See all Insights

Guest Post by Eric Holter: 6 Reasons Why Google’s Improved Flash Indexing Isn’t an “Invitation”

Now that Eric, our former CEO, is off to new heights in his career, I’ve invited him to author a few guest blog posts. This is the ninth of several that he’ll write in the coming months.

After studying at the Rhode Island School of Design, Eric Holter worked as an engraver and illustrator for Pagano, Schenck & Kay Advertising, then as a web designer at Leonard/Monahan. He founded Newfangled Web Factory in 1995.

Last year, Google announced considerable improvements in their indexing of Flash based websites. One of my chief criticisms of many advertising agency websites is their propensity to adopt the Flash platform. One of the biggest problems with Flash has been its incompatibility with search engines. This improvement mitigates this problem–to some degree.

After Google announced the new indexing, Brian Ussery performed an in depth analysis of how Google is actually indexing Flash content. Bottom line, there is still a long way to go for a truly search engine friendly Flash site.

So, though the announcement was good news to many, it didn’t change the fact that I am still concerned for agencies who use Flash. Technical problems between search and Flash have been significant, but the impulse to build a site entirely in Flash has other problems too. Problems that now, even with better indexing, may be all the more ignored. Agencies that lean too heavily on Flash may be emboldened to do so all the more.

Here are a six reasons why better indexing may not help most Flash websites.
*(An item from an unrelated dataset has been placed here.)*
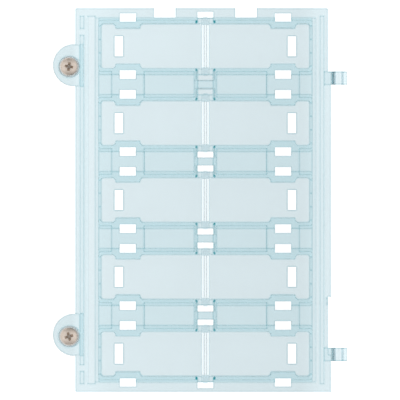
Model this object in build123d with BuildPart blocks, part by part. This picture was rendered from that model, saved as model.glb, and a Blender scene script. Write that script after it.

  1. Content Weakness: I remember a comment from a Yahoo! engineer about indexing Flash sites. He said, “we’ve been able to do that for years, but Flash sites are typically so content poor that that it’s hardly worth the effort.” Agency sites built in Flash tend to be content weak and rarely updated. They get built, uploaded and left alone for long stretches of time. In my opinion this is one of the biggest problems with Flash sites. While it’s not inherent to Flash, the use of Flash and content weakness tends to correspond. Perhaps due to the flashiness potential of Flash, more time is spend on animations, effects and transitions than on content strategy.
  2. URL Linking: Most Flash sites, especially agency Flash sites, consist of one large Flash movie rather than breaking up each “page” into a separate file. This makes linking to a particular page within an agency site impossible. This new change to Google won’t fix this. While all the words may get indexed, a click through to the site will leave the visitor perplexed as to where in the site the content they found in search might be found. And in this day and age of social media, and sharing, lack of coherent URLs makes “talking about,” linking and tagging Flash site content very difficult since only the main URL can be pointed to in a link. There are techniques for creating distinct URLs in a Flash site. Kevin Merritt, CEO of Blist points out that Blist is a Flash-based web application that can link to specific “pages” within the site. Any site that either needs to be in Flash (web applications) or chooses to be in Flash should definitely adopt these practices.
  3. Meta Data: One of the most important SEO practices is thinking through page specific meta data like browser titles and descriptions tags (keywords not so much). Even with these Google changes, and even if a competent URL mapping technique is employed, a Flash-based site will not offer any of these SEO opportunities.
  4. Content Prioritization: An indexed Flash file is similar to an indexed PDF file. It’s searchable but the content lacks any underlying tags that help search engines determine the relevance and weight of the content. For example, the use of an “h1” tag to surround a headline normally indicates that these words have higher importance than say a caption to a diagram would. Flash movie content will not provide any of this kind of content parsing.
  5. Content Management: Flash is sometimes chosen not because it’s the best platform for the site, but because it’s the easiest tool to master (for a designer). Flash skirts around all the messy browser compatibility and CSS display issues of normal web development. But when this is the motive it’s also true that the designer is not likely to implement a a technically robust content management system. And without a decent content management system changes and additions to content must flow through the busy designer, which ultimately just means few content updates.
  6. Distraction of Style Over Substance: Flash is certainly capable of some cool creative effects. It’s built by Adobe after all–it’s part of their “Creative Suite.” As I point out regularly, the agency’s strong creative impulses often becomes a barrier to sound web strategy. When creativity serves the content without getting in the way it can be a win-win. But more often than not a Flash based agency site becomes the creative outlet instead of being a place where the agency showcases their work and their thinking. The creative impulse is hard enough for agencies to overcome, choosing a whiz-bang oriented platform for their site can be too much of a temptation to overcome.

I suppose a Flash-based website, if structured properly, broken out into unique URL and integrated with a content management system is a more viable option than it was a year ago, but for all the reasons above I still recommend avoiding Flash as a website development platform for anything other than web applications and movie trailer websites.